After the Great Buddha, we enjoyed a back-alley picnic of fruit and sembei, before heading onward to Hase-Dera. There is a very cool story about the famous 10 meter 11-headed Kannon Statue that is held inside. Apparently, two were made by a monk out of a giant camphor tree in Nara. One was placed in Nara, and the other was set out to sea. Fifteen years later, it washed ashore at not far from Kamakura, and Hase-Dera Temple was constructed to honor it. Hase-Dera has terrific gardens, great views of the sea, and thousands of big, small, and medium sized jizo statues in rows (sadly, there to comfort the souls of unborn children).

After Hase-Dera, we strolled down the beach, watched the kite-flying and surfers, and dipped our feet in before winding out way back to the station and heading back to Tokyo.
Tuesday - Shiodome

We spent our last morning in Tokyo staying local in the Shiodome area. There was a local carnival of sorts going on, and the kids hit the bouncy castle and the local Anpanman Store.

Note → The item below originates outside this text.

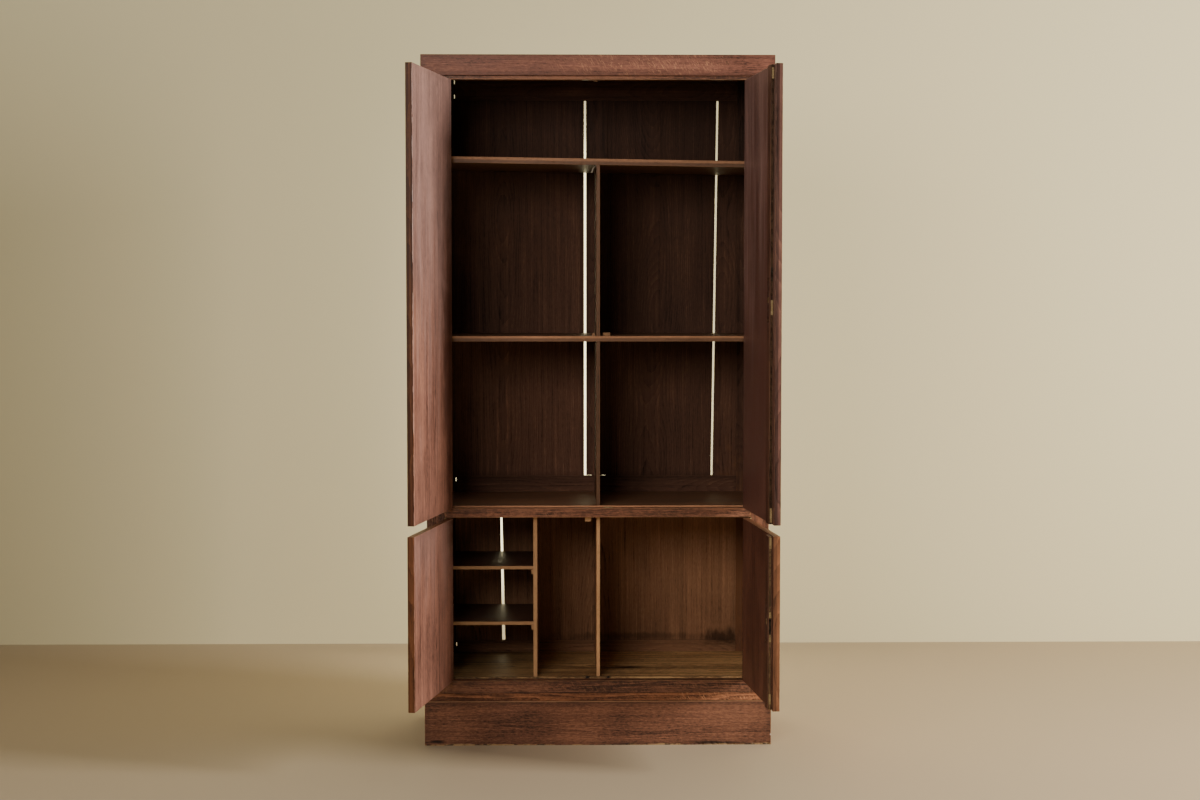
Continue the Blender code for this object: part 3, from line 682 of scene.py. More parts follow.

There was also a pretty crazy looking giant copper clock (it has talons and all sorts of interesting little figurines on it), that did its thing. . . . And were lucky enough to catch one of those crazy choreographed, insane costumed extravaganzas that are Kids Dance Competitions. We have seen our fair share of these in Japan, and some of these kids are actually super-talented.

This was good for quite a bit of morning entertainment, before heading to catch our Shinkansen.


jack a. said...

Joyce came back last Tuesday and the trip continues to resonate for all to whom she speaks. Even though I didn't join her (long flight with some aspects that weren't up my alley!) it is clear that Joyce's trip to Japan was the trip of a lifetime. Michael and Ilena made it special and the kids made Joyce feel more like an aunt than ever before. I have never seen her so filled with the joy of new things, interesting places, a good time and a loving family. I don't think it could have been better! Thanks to Michael, Ilena, Jacob and Lauren for taking such good care of Joyce!

Mike said...

We are so glad she had a good time -- we enjoyed having so much time together too!